HTML页面解析组件-Jsoup使用

时间:2022-11-01 10:09:15

原文地址: http://blog.sina.com.cn/s/blog_7227719a0100lpix.html


java端解析HTML页面内容

Jsoup把HTML的解析变为DOM的方式,类似于在HTML页面中直接用JS操作。

使用方法:

Document doc = Jsoup.parse(new URL(“http://www.baidu.com”),5000);

这是从一个URL地址获取HTML页面内容,然后直接处理成一个DOM的对象。当然,也可以传入已有的HTML页面String,
甚至于File对象,输入流对象。

元素用Element对象封装
元素集合用Elements对象封装(LinkedHashSet)
Elements elems = doc.getElementsByTagName_r("A");

Elemens elems = doc.getElemensByName("name”);
。。

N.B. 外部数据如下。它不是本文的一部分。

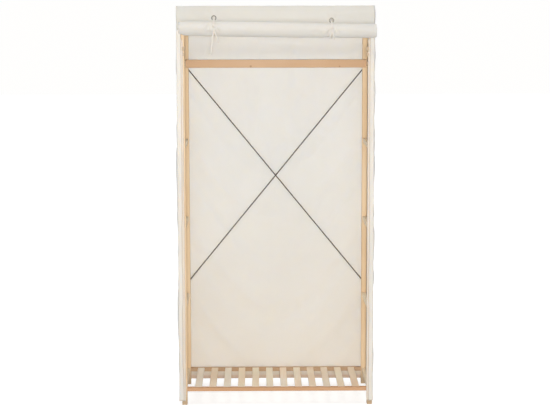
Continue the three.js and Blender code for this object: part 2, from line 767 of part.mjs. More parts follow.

。
最方便的莫过于类似于XPATH的select方法
Elements elems  = doc.select(“A[href^=http]”); //href 以http开头
更多规则:

Selector overview
  • tagname: find elements by tag, e.g. a
  • ns|tag: find elements by tag in a namespace, e.g. fb|name finds <fb:name> elements
  • #id: find elements by ID, e.g. #logo
  • .class: find elements by class name, e.g. .masthead
  • [attribute]: elements with attribute, e.g. [href]
  • [^attr]: elements with an attribute name prefix, e.g. [^data-] finds elements with HTML5 dataset attributes
  • [attr=value]: elements with attribute value, e.g. [width=500]
  • [attr^=value][attr$=value][attr*=value]: elements with attributes that start with, end with, or contain the value, e.g. [href*=/path/]
  • [attr~=regex]: elements with attribute values that match the regular expression;e.g.img[src~=(?i)\.(png|jpe?g)]
  • *: all elements, e.g. *
Selector combinations
  • el#id: elements with ID, e.g. div#logo
  • el.class: elements with class, e.g. div.masthead
  • el[attr]: elements with attribute, e.g. a[href]
  • Any combination, e.g. a[href].highlight
  • ancestor child: child elements that descend from ancestor, e.g. .body p finds p elements anywhere under a block with class "body"
  • parent > child: child elements that descend directly from parent, e.g. div.content > pfinds p elements; and body > * finds the direct children of the body tag
  • siblingA + siblingB: finds sibling B element immediately preceded by sibling A, e.g.div.head + div
  • siblingA ~ siblingX: finds sibling X element preceded by sibling A, e.g. h1 ~ p
  • el, el, el: group multiple selectors, find unique elements that match any of the selectors; e.g. div.masthead, div.logo
Pseudo selectors
  • :lt(n): find elements whose sibling index (i.e. its position in the DOM tree relative to its parent) is less than n; e.g. td:lt(3)
  • :gt(n): find elements whose sibling index is greater than n; e.g. div p:gt(2)
  • :eq(n): find elements whose sibling index is equal to n; e.g. form input:eq(1)
  • :has(seletor): find elements that contain elements matching the selector; e.g. div:has(p)
  • :not(selector): find elements that do not match the selector; e.g. div:not(.logo)
  • :contains(text): find elements that contain the given text. The search is case-insensitive; e.g. p:contains(jsoup)
  • :containsOwn(text): find elements that directly contain the given text
  • :matches(regex): find elements whose text matches the specified regular expression; e.g.div:matches((?i)login)
  • :matchesOwn(regex): find elements whose own text matches the specified regular expression
  • Note that the above indexed pseudo-selectors are 0-based, that is, the first element is at index 0, the second at 1, etc

See the Selector API reference for the full supported list and details.

优点:

1、使用非常简单,类似于JS操作DOM,很直观,熟悉
2、选择器很强大,可以很方便的查找元素